----- Entries shown -----

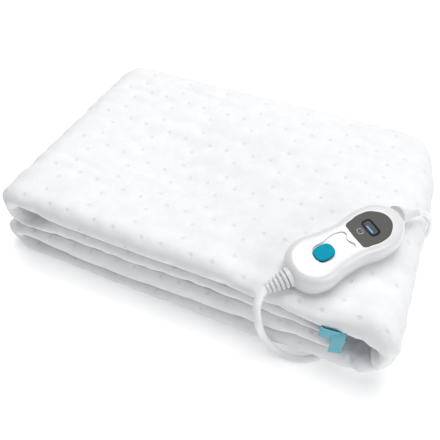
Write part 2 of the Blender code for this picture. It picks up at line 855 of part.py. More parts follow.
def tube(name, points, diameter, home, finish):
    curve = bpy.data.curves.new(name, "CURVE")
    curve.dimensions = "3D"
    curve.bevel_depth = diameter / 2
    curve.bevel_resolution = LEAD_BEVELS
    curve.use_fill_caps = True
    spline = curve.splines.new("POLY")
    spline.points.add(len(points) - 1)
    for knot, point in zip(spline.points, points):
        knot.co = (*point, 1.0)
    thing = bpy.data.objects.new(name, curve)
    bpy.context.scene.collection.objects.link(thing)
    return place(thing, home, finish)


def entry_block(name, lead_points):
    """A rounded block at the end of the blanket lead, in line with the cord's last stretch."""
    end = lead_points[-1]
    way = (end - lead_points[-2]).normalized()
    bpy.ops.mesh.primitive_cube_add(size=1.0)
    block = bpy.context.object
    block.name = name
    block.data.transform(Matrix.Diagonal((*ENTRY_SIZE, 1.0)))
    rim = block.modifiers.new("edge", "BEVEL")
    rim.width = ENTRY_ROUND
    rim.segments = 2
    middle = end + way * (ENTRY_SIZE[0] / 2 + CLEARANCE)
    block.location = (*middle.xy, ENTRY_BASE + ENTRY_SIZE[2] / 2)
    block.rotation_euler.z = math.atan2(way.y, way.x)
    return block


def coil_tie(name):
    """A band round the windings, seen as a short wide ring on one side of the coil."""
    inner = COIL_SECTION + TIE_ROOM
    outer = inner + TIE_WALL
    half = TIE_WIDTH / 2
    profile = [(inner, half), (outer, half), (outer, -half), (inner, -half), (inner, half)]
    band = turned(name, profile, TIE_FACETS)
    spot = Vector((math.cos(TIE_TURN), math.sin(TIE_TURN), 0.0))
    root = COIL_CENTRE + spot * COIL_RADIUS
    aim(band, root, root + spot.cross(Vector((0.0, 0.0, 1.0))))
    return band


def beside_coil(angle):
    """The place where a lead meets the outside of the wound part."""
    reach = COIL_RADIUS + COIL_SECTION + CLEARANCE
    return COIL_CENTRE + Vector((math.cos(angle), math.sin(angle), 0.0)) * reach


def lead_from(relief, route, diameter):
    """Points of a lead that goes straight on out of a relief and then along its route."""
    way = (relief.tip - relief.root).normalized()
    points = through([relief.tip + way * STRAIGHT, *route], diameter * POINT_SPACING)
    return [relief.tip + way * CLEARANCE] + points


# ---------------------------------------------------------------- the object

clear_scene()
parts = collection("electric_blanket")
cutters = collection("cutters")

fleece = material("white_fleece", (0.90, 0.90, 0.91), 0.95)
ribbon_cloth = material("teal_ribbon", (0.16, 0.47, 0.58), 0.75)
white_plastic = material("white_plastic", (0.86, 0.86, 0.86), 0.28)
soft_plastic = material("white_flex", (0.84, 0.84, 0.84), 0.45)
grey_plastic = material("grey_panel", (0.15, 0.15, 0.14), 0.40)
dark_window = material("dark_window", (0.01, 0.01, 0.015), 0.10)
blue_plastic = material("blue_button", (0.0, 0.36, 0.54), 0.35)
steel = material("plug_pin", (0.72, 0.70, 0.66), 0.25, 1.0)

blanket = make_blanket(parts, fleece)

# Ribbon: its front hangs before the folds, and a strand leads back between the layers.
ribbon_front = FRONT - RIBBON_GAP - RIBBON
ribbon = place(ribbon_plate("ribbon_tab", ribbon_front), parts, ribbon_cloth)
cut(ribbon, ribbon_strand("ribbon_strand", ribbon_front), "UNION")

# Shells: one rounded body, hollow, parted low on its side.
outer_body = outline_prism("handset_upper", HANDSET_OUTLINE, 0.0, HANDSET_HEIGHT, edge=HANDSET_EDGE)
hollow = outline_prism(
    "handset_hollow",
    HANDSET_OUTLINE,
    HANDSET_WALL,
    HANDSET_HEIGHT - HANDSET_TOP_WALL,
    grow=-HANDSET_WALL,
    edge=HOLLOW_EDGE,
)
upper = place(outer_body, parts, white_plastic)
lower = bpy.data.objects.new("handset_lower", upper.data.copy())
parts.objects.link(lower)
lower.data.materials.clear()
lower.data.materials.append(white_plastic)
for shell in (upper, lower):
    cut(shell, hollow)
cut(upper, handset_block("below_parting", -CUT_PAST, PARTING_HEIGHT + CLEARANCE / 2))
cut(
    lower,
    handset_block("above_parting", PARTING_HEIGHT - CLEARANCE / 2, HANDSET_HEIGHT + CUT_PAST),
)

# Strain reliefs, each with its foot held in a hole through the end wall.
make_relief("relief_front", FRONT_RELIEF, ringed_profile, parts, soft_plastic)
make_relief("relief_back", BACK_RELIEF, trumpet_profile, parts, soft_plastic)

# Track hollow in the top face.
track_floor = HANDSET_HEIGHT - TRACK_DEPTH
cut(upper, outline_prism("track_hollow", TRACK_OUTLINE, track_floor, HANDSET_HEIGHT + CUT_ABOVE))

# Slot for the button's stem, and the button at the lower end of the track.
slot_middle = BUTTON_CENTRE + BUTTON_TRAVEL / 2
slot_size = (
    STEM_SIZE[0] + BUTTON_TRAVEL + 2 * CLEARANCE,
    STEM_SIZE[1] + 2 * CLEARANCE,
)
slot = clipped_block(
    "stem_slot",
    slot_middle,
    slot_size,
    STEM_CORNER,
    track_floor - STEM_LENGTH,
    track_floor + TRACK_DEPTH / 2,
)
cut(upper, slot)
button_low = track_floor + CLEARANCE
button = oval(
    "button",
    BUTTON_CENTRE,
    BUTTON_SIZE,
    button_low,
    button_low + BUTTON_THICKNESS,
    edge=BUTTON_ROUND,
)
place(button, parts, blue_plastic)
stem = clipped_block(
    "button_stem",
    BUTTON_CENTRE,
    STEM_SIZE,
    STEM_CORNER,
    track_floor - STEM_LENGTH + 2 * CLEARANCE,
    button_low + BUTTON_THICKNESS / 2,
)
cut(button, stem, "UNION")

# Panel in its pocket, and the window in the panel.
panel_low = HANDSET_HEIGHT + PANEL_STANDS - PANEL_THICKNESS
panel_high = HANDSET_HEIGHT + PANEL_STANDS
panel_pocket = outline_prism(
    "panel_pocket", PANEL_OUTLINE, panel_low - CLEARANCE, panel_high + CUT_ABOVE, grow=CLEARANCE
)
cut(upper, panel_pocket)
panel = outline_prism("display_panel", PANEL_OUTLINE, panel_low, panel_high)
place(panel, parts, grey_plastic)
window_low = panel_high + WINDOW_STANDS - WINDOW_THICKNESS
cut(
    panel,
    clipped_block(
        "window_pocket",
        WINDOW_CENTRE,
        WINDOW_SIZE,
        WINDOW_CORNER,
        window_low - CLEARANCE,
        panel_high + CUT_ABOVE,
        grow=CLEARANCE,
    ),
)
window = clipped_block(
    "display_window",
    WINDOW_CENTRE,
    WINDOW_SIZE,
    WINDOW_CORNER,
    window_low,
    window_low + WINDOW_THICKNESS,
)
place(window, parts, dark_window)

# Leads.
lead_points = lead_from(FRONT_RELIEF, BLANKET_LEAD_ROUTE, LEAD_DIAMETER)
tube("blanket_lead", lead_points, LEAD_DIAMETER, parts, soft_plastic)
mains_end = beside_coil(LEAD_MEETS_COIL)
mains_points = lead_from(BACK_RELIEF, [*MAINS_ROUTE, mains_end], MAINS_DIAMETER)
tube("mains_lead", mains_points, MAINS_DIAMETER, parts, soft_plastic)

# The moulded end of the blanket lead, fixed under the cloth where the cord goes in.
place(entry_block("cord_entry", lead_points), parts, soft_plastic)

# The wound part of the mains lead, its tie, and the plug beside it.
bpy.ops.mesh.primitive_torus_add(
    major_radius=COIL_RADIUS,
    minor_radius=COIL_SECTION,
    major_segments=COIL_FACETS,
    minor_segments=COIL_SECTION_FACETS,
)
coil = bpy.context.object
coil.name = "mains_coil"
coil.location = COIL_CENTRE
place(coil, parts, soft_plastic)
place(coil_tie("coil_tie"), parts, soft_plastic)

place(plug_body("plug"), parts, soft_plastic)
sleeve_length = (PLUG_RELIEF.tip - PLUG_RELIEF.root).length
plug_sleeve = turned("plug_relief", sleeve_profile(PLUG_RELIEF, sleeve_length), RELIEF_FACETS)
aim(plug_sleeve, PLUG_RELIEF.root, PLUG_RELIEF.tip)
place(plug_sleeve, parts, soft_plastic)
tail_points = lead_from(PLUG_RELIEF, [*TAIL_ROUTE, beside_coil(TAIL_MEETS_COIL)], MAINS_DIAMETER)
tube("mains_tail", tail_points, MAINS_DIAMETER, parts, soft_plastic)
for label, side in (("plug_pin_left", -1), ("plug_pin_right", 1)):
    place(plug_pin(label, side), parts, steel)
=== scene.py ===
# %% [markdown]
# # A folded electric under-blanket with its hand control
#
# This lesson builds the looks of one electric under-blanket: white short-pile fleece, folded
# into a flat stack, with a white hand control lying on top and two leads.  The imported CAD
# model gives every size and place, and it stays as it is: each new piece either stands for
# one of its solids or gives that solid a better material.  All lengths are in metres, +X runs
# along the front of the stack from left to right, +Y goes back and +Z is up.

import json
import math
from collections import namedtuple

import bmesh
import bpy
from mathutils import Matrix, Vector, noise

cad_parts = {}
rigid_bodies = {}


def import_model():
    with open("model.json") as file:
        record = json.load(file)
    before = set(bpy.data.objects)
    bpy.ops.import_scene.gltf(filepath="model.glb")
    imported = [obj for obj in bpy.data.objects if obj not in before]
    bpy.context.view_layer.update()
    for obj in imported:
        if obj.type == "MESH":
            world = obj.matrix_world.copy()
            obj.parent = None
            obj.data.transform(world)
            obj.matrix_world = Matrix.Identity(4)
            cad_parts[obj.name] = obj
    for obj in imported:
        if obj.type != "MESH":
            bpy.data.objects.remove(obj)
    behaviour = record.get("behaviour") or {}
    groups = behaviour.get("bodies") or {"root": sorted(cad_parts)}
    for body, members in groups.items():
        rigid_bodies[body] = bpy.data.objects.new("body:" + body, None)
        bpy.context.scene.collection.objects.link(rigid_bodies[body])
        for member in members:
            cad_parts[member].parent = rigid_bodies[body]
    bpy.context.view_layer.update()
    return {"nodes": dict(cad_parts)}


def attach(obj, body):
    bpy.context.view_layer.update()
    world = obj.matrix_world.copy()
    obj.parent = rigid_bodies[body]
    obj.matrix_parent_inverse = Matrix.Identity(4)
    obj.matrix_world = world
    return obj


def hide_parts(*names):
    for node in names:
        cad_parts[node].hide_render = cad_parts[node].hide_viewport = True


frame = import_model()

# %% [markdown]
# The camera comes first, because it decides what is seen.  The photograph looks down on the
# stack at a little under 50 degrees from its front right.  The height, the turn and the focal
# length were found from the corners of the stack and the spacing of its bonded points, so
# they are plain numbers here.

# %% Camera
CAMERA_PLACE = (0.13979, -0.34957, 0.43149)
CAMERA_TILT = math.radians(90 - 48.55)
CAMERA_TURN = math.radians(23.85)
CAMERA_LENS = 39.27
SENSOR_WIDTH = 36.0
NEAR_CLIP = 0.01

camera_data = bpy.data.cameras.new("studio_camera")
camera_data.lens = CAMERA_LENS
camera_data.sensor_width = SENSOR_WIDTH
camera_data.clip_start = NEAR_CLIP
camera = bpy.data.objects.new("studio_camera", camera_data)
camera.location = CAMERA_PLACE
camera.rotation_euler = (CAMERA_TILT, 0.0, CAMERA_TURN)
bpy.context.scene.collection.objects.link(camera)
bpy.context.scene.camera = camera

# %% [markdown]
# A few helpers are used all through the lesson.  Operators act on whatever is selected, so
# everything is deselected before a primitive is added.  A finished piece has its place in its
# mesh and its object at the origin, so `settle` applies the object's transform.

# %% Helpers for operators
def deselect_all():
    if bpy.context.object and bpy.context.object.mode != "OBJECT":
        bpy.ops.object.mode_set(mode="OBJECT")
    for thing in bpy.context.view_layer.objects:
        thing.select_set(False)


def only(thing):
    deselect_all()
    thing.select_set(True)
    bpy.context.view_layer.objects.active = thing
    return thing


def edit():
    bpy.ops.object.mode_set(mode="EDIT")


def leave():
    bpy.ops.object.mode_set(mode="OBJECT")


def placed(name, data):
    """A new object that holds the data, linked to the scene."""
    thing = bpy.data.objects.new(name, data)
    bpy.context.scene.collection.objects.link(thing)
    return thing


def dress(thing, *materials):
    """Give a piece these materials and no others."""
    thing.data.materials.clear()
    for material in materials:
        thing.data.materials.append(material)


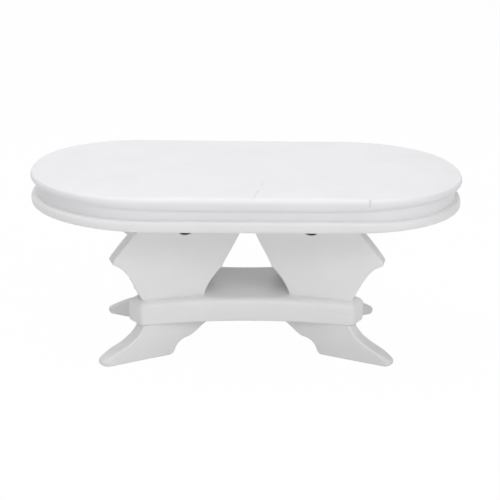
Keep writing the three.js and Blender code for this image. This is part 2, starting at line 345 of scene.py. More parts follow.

-----

▶ Task goal: Exactly reproduce the lines that run from the line bearing "coil.location = COIL_CENTRE" through the line bearing "obj.parent = None", with both end lines included.

▶ Full solution:
coil.location = COIL_CENTRE
place(coil, parts, soft_plastic)
place(coil_tie("coil_tie"), parts, soft_plastic)

place(plug_body("plug"), parts, soft_plastic)
sleeve_length = (PLUG_RELIEF.tip - PLUG_RELIEF.root).length
plug_sleeve = turned("plug_relief", sleeve_profile(PLUG_RELIEF, sleeve_length), RELIEF_FACETS)
aim(plug_sleeve, PLUG_RELIEF.root, PLUG_RELIEF.tip)
place(plug_sleeve, parts, soft_plastic)
tail_points = lead_from(PLUG_RELIEF, [*TAIL_ROUTE, beside_coil(TAIL_MEETS_COIL)], MAINS_DIAMETER)
tube("mains_tail", tail_points, MAINS_DIAMETER, parts, soft_plastic)
for label, side in (("plug_pin_left", -1), ("plug_pin_right", 1)):
    place(plug_pin(label, side), parts, steel)
=== scene.py ===
# %% [markdown]
# # A folded electric under-blanket with its hand control
#
# This lesson builds the looks of one electric under-blanket: white short-pile fleece, folded
# into a flat stack, with a white hand control lying on top and two leads.  The imported CAD
# model gives every size and place, and it stays as it is: each new piece either stands for
# one of its solids or gives that solid a better material.  All lengths are in metres, +X runs
# along the front of the stack from left to right, +Y goes back and +Z is up.

import json
import math
from collections import namedtuple

import bmesh
import bpy
from mathutils import Matrix, Vector, noise

cad_parts = {}
rigid_bodies = {}


def import_model():
    with open("model.json") as file:
        record = json.load(file)
    before = set(bpy.data.objects)
    bpy.ops.import_scene.gltf(filepath="model.glb")
    imported = [obj for obj in bpy.data.objects if obj not in before]
    bpy.context.view_layer.update()
    for obj in imported:
        if obj.type == "MESH":
            world = obj.matrix_world.copy()
            obj.parent = None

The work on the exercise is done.